しかし私は、たゆまずにさらに忠告を続けて言うであろう。「私は重ねて貴政府に忠告する。貴国は非紳士的行為を続けている。私は人道の名によって、貴国に勧告する。軍備については、弊国はこれを大罪悪を行うための凶器と認めたので、既にこれを全廃した。
ゆえにもし、貴国が暴力によって弊国と争おうとされるならば、弊国は人道の明訓に従い、そうです、貴国民が信じ、世界に誇っておられるキリスト教の教訓に従い、暴力によって暴力に報いないであろう。私は日本国民に代わって言う。イエス・キリストの御名により、貴国の非行を改められよ」と。
ロシアは、もちろん容易にそのような君子的な言葉を信じないであろう。
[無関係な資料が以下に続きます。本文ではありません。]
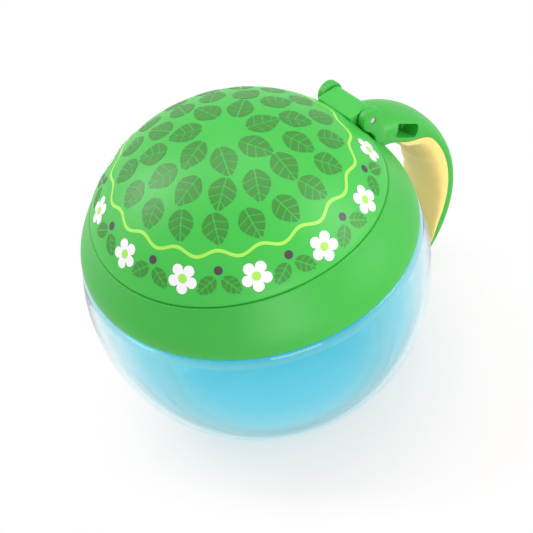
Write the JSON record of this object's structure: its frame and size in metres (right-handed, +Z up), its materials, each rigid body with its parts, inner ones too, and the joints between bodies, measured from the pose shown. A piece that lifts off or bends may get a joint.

しかし日本国駐在のロシア公使から、日本国における軍備全廃の報告を聞き、また世界各国の新聞紙が、筆を極めて日本国の行動を称賛するのを見て、頑迷なロシア人もややその蒙を啓かれる感じがするであろう。
そして、間者を放って日本の真意を探らせるか、あるいはその使臣に命じてさらに日本人の新決心を確かめさせ、そして事実が終に否定できないことを悟って、朝廷の大臣はみな、大いに心に恥じて、新たに日本に返事を寄こして言うであろう。
「私達は間違っていた。貴国は今日までの弊国の非行を赦して下さい。弊国は喜んで貴国の勧告を受け入れます。弊国は先ず極東に派遣した弊国の軍艦を召還し、それによって貴国の疑惑を解きましょう。満州撤兵についても、もちろん謹んで貴意に従います。
ただ御願があります。貴国においても大連湾ならびに旅順港がシベリア開発に欠くことの出来ないものであることを了解され、弊国が特にこれを使用することを許可して下さい。また満州については、貴国も出来ればその良民を送って、弊国の民と共に、その開発を支援して下さい。
日露両国は、多くの点において、その目的と利益とを共にしています。私達は争うべき者ではなくて、相助けてアジアの億兆の民を開明に導く天職を有する者です。貴国はどうか今日までの弊国の非礼をお赦し下さい」と。
ここにおいて、本当の平和は太平洋からバルチック海にわたり、松江、鴨緑の水は、何の支障もなく静かに海に注ぐようになり、満州の穀物は黄金波を揚げて、富士とウラルとは、バイカル湖辺に握手し、ヒマラヤ山上には遠くない将来、平和の旗が翻るであろう。